Mr. Coaker: The fact that the learning plan is individualised will mean that it will be put together in the best interests of the children in order for them to learn at the school. The priorities might be in different subjects or they might be behavioural objectives, but the words “individual” and “personalised” make it difficult for me to say what would be set out in each plan. The school would put something in the plan that was appropriate and relevant to the individual child. It would be discussed and agreed with the parents, reviewed annually and, as we know from discussions with parents, it would be popular and make a significant difference. With those remarks, I ask that the amendment be withdrawn.
Mr. Laws: I will move swiftly over amendments 45, 135 and 136 because I do not agree with what the Minister said about the degree of compulsion, and I might bore the Committee if I repeat my arguments about that now. We shall have a stand part debate in a moment.
The Minister was teasing me about amendment 46. I did not say that I supported it, but that I would be extremely interested to hear his reply to it. Given that he has tried to divide me from my hon. Friend the Member for Mid-Dorset and North Poole, from whom I cannot be divided on any issue, I want to throw back at least a couple of matters. He said that, when young people reach the age of 16, they should be treated as adults and have no obligation to be part of the home-school agreement policy. But, as the hon. Member for Bognor Regis and Littlehampton pointed out, the participation age will go up to 18 from 16 under the Government’s plans, so I am unclear whether that changes the Minister’s view.
The Bill states:
“A home-school agreement lapses when the pupil to whom it relates...ceases to be of compulsory school age.”

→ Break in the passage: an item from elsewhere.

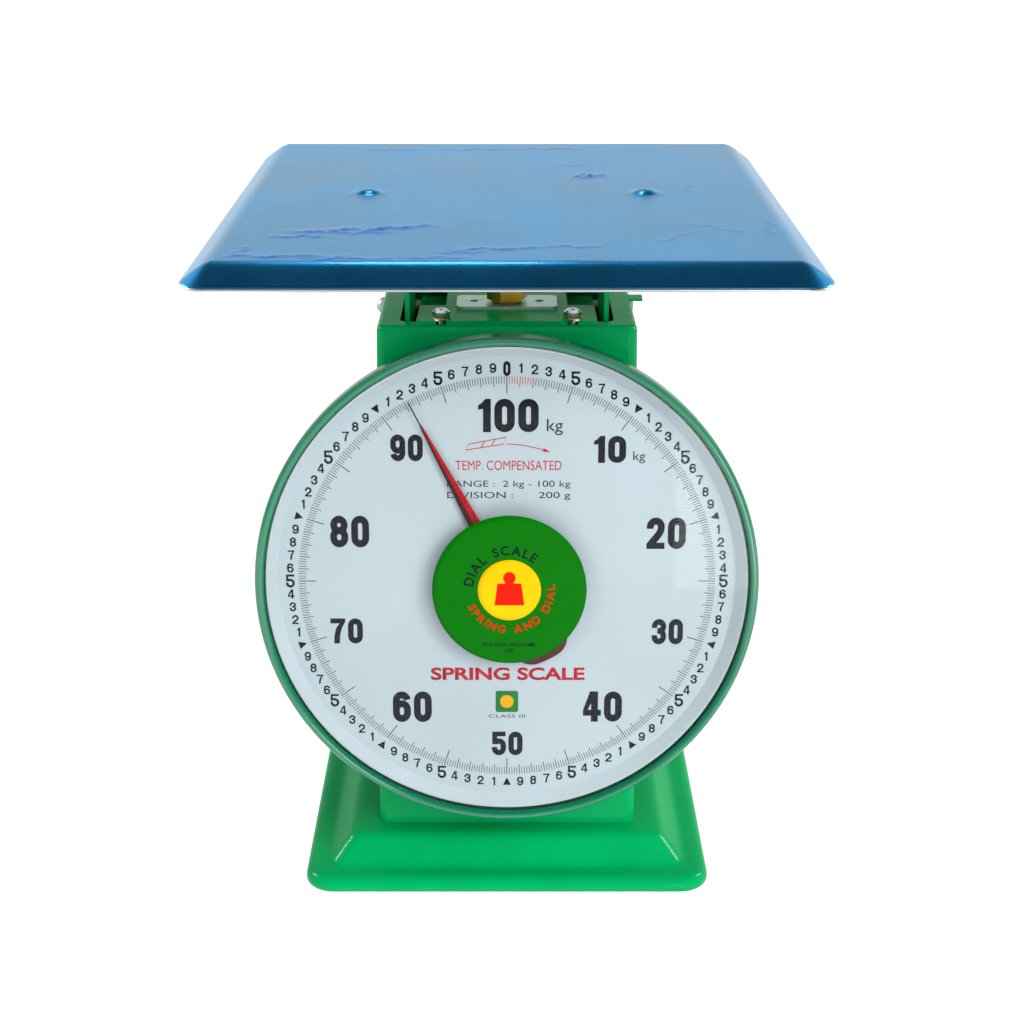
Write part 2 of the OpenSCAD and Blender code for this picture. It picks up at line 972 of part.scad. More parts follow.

When the participation age goes up, will the home-school agreements be extended up to 18 by default, which is what the Minister appeared to suggest might not be necessary? What are our and the Government’s expectations of whoever takes responsibility under a home-school agreement post-16? Is prime responsibility expected to transfer from the parent to the child? Should the child then be expected to sign the home-school agreement? We would not want that to be compulsory. Should they be taking over from the parent? Do the parents’ rights and responsibilities, as have been stated up until then in the home-school agreement, simply come to an end because the pupil happens to be at an age at which they start to acquire adult rights? Much of what is embedded in the home-school agreements is presumably about parents accepting the responsibility that they actually have. Do we really want them to drop all responsibilities simply because the young person has reached an age beyond 16?
In spite of the Minister’s teasing, there are questions that the Government must answer. I hope that there may be an opportunity today to tease out the solutions to those questions.
Mr. Coaker: Perhaps I will come back to that in the clause stand part debate.
Mr. Gibb: We have not had satisfactory responses from the Minister on any of the amendments. It is a huge burden on schools around the country to require them not only to produce bespoke agreements but to review each one every year, and potentially more than once a year if there are changes in the child’s circumstances. The Minister has not revealed an understanding of the burden that the clause places on schools already burdened by weekly missives from his Department, which head teachers and teachers are meant to read, absorb and apply.
The Minister has not answered the question about what happens after a child reaches the end of compulsory schooling. As the hon. Member for Yeovil pointed out, the ASCL Act 2009 extended the compulsory participation age to 18. Under that Act, from my memory of it, many responsibilities remain with the parents. It seems inconsistent for home-school agreement requirements not to apply until a child leaves school.
However, I do not intend to press amendment 45. I beg to ask leave to withdraw the amendment.
Amendment, by leave, withdrawn.
Question proposed, That the clause stand part of the Bill.
Mr. Laws: This is a terrible clause, as we explained on Tuesday. It builds on a policy that is already, according to the impact assessment, and in contrast to what the Minister told us previously, a complete flop. The home-school agreement is bureaucratic and not worth the paper it is written on, which is more or less a paraphrase of the impact assessment. The clause succeeds in making matters much worse. It imposes an obligation on every head and make agreements compulsory; it ensures that home-school agreements have to be personalised for every child; it obliges head teachers to review them annually, even if they think them a waste of time; it obliges every home-school agreement to be signed, even if that is considered a waste of time; agreements might or might not go up to 18—we will find that out shortly; and there might or might not have to be separate personalised agreements for different parents. It is a bureaucratic nightmare and a complete waste of money. The context in which we are debating the Bill is one in which every political party is considering what cuts it must make to services that are valued by our constituents. In that new environment, we should not be legislating for anything that will not make an impact for the better on the front line.
2.30 pm
We should bear in mind when called to debate measures involving additional costs, as the clause does, whether those costs are worth bearing in the current financial environment, considering all the other things that we want to fund. We should bear in mind the impact assessment and the Government’s own estimate that the clause will require schools to spend an additional half hour on bureaucracy for 7.3 million pupils, for gains that seem highly debatable. For all those reasons, I will seek to divide the Committee on the clause.
Mr. Coaker: We have had an interesting debate. I will make a couple of points before I make my more formal comments. With respect to the compulsory school age, we are trying to give ourselves a bit of time. The age of participation does not go up to 17 until 2013 or to 18 until—[Interruption.] It is 2013 for 17 and 2015 for 18; that is what I thought I said. In terms of considering how the measures relate to that, we will obviously need to consider—
Mr. Laws: Having teased me earlier about the issue, saying that it would not be sensible to extend the home-school agreement duty beyond 16, is the Minister now saying that that might be done?